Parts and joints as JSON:
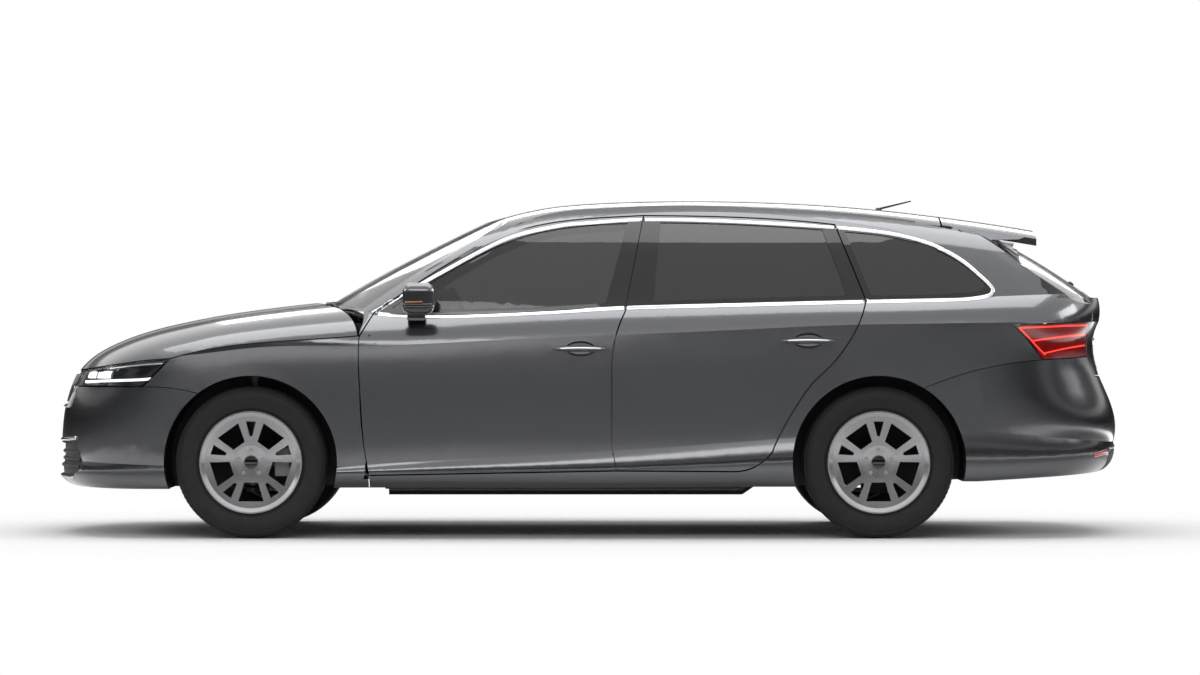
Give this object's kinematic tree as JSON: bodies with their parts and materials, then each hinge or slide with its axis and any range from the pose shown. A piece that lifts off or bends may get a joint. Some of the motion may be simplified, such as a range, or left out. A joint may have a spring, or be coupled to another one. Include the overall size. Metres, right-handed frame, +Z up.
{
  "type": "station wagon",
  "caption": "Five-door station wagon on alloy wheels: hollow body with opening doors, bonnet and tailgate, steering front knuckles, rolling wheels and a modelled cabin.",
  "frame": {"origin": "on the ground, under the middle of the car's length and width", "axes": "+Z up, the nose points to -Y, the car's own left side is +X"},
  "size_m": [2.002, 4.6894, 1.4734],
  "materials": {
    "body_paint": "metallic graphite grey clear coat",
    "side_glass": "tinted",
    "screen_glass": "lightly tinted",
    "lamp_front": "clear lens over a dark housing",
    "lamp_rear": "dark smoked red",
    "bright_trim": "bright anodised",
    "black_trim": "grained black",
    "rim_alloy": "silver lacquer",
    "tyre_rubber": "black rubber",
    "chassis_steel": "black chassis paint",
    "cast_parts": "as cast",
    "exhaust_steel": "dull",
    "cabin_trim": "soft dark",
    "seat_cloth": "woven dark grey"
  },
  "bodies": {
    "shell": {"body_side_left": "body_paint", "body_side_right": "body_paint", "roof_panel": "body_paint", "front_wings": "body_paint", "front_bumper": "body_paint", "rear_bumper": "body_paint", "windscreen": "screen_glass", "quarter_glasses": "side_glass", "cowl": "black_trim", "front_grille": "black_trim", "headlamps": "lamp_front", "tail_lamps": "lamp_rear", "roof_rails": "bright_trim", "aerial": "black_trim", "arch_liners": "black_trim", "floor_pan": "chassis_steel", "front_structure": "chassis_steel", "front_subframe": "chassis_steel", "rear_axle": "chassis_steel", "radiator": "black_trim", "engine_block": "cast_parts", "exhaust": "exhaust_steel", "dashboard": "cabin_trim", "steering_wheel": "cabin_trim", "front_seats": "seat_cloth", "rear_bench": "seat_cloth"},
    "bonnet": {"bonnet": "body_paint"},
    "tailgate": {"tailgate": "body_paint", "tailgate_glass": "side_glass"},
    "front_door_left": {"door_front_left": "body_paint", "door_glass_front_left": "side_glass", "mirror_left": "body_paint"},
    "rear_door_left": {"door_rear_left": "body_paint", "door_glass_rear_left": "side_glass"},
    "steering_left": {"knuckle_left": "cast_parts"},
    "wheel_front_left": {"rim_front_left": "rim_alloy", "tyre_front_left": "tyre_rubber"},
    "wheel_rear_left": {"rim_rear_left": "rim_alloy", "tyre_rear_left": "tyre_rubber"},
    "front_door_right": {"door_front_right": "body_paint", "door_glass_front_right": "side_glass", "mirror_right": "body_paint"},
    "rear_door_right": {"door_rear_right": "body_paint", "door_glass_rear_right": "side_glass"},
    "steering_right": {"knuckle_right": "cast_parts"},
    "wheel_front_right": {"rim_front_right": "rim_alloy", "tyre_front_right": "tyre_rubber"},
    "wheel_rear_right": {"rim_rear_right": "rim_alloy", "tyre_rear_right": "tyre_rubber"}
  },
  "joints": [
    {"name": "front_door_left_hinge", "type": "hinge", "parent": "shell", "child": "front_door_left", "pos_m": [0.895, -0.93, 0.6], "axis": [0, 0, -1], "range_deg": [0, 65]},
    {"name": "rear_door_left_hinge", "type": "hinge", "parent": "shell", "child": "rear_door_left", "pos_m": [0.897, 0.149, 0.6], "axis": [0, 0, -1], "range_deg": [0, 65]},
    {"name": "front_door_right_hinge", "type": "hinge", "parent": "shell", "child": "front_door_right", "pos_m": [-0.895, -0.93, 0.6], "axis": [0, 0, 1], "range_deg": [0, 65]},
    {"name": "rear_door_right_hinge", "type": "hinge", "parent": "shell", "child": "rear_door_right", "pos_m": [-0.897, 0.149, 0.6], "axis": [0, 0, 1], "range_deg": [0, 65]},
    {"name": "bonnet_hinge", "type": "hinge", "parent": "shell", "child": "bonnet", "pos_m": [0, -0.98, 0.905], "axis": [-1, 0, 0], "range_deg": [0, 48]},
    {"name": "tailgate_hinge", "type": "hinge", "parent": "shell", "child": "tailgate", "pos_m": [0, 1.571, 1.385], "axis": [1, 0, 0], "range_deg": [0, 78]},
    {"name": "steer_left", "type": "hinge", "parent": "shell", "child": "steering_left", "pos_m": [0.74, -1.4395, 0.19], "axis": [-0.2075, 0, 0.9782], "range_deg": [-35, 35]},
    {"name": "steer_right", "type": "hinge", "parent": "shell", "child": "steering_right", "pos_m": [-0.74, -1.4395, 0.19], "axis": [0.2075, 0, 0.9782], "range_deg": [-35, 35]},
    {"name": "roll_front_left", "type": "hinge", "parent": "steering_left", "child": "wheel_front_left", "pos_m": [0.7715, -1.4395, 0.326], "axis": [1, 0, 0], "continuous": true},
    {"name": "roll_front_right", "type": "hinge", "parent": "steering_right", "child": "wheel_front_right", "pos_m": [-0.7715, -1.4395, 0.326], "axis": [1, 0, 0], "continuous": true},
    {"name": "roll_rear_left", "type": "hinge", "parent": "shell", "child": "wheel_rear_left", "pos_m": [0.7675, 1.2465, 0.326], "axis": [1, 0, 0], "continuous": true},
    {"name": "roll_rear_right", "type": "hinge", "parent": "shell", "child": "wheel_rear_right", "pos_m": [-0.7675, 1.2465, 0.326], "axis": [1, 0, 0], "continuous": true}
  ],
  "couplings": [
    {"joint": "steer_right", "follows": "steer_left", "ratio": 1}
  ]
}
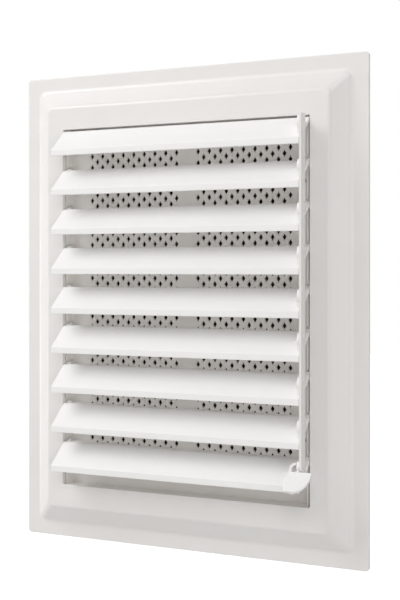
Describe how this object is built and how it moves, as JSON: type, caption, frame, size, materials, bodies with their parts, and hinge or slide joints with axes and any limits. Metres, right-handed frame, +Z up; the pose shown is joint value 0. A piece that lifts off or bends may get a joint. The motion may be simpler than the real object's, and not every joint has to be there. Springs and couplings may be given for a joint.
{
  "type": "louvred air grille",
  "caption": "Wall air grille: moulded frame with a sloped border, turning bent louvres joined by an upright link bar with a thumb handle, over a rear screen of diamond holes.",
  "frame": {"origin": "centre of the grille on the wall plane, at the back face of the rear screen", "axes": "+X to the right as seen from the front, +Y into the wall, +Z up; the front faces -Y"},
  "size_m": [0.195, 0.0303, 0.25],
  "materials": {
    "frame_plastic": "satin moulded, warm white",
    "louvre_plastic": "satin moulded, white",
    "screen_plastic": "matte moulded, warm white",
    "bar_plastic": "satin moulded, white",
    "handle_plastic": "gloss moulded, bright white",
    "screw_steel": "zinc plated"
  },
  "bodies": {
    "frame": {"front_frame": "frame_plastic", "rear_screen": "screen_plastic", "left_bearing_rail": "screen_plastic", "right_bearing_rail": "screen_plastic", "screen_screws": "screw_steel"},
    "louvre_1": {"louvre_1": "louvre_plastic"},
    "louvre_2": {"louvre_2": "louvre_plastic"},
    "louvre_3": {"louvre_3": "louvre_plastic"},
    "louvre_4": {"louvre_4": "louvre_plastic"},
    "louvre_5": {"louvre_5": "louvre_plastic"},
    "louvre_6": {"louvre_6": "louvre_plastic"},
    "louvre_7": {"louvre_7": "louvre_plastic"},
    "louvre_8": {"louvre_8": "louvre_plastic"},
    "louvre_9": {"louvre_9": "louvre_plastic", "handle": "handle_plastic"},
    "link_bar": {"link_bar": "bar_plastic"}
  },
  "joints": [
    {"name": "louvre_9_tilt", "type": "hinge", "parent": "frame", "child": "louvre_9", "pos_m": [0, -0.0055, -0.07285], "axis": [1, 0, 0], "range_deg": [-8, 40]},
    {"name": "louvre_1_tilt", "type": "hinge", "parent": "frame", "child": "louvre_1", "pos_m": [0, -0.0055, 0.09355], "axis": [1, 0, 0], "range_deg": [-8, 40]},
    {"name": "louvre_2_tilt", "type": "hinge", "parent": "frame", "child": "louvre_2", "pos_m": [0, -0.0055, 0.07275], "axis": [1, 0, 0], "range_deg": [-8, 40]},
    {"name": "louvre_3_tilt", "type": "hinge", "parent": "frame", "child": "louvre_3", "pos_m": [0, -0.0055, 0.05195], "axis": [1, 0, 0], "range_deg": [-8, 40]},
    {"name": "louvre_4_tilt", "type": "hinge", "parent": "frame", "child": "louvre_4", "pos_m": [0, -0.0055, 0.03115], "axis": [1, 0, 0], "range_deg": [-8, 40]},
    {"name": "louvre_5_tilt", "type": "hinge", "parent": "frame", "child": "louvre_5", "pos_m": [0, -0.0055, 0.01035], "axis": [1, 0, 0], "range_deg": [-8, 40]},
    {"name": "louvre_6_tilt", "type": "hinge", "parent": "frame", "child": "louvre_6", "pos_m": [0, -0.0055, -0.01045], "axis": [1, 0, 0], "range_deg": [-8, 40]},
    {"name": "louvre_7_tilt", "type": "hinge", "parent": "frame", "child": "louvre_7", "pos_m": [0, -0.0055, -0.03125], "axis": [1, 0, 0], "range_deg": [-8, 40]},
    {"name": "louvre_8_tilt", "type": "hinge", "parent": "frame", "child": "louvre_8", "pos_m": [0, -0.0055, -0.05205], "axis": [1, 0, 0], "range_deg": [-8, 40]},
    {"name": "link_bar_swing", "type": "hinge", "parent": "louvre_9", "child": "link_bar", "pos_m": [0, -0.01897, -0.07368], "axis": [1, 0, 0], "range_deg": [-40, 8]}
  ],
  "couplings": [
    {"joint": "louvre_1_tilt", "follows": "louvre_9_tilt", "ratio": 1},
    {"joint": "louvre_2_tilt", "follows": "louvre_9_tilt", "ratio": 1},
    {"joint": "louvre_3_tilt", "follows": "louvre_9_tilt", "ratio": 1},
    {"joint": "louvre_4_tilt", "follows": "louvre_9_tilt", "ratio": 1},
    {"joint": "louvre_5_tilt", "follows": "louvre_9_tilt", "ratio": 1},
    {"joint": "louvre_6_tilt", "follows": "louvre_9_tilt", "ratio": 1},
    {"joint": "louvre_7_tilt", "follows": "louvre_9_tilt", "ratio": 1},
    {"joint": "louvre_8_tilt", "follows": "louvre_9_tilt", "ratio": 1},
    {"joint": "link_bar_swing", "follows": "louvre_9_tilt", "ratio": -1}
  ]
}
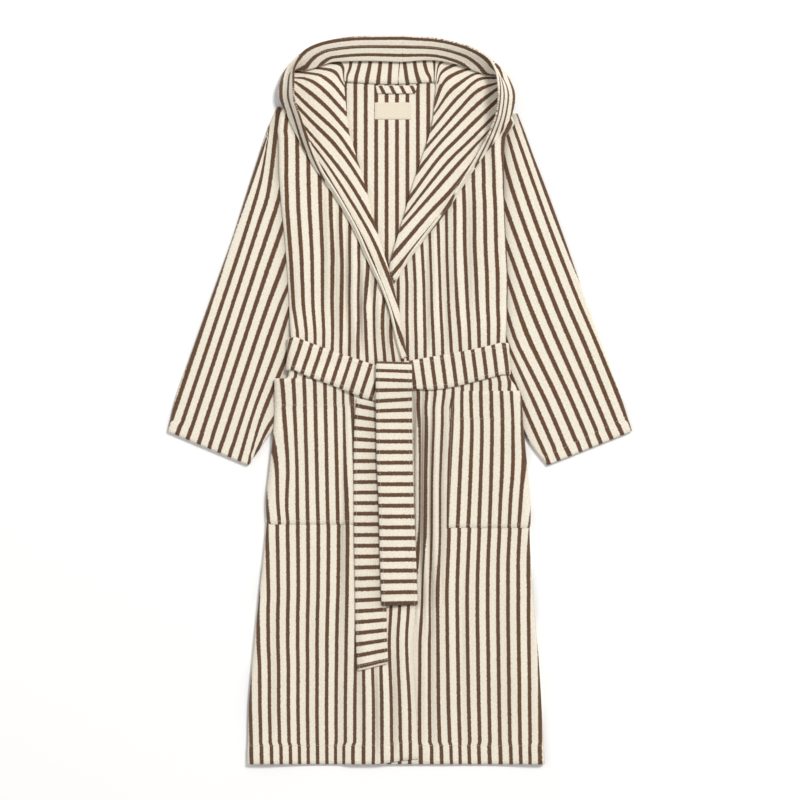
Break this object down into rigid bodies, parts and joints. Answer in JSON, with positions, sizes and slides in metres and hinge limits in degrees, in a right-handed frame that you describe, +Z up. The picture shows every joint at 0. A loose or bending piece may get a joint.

Objective
Find each line in the records holding the string "lifts" and show it.

Task response
Give this object's kinematic tree as JSON: bodies with their parts and materials, then each hinge or slide with its axis and any range from the pose shown. A piece that lifts off or bends may get a joint. Some of the motion may be simplified, such as a range, or left out. A joint may have a spring, or be coupled to another one. Include the overall size. Metres, right-handed frame, +Z up.
Describe how this object is built and how it moves, as JSON: type, caption, frame, size, materials, bodies with their parts, and hinge or slide joints with axes and any limits. Metres, right-handed frame, +Z up; the pose shown is joint value 0. A piece that lifts off or bends may get a joint. The motion may be simpler than the real object's, and not every joint has to be there. Springs and couplings may be given for a joint.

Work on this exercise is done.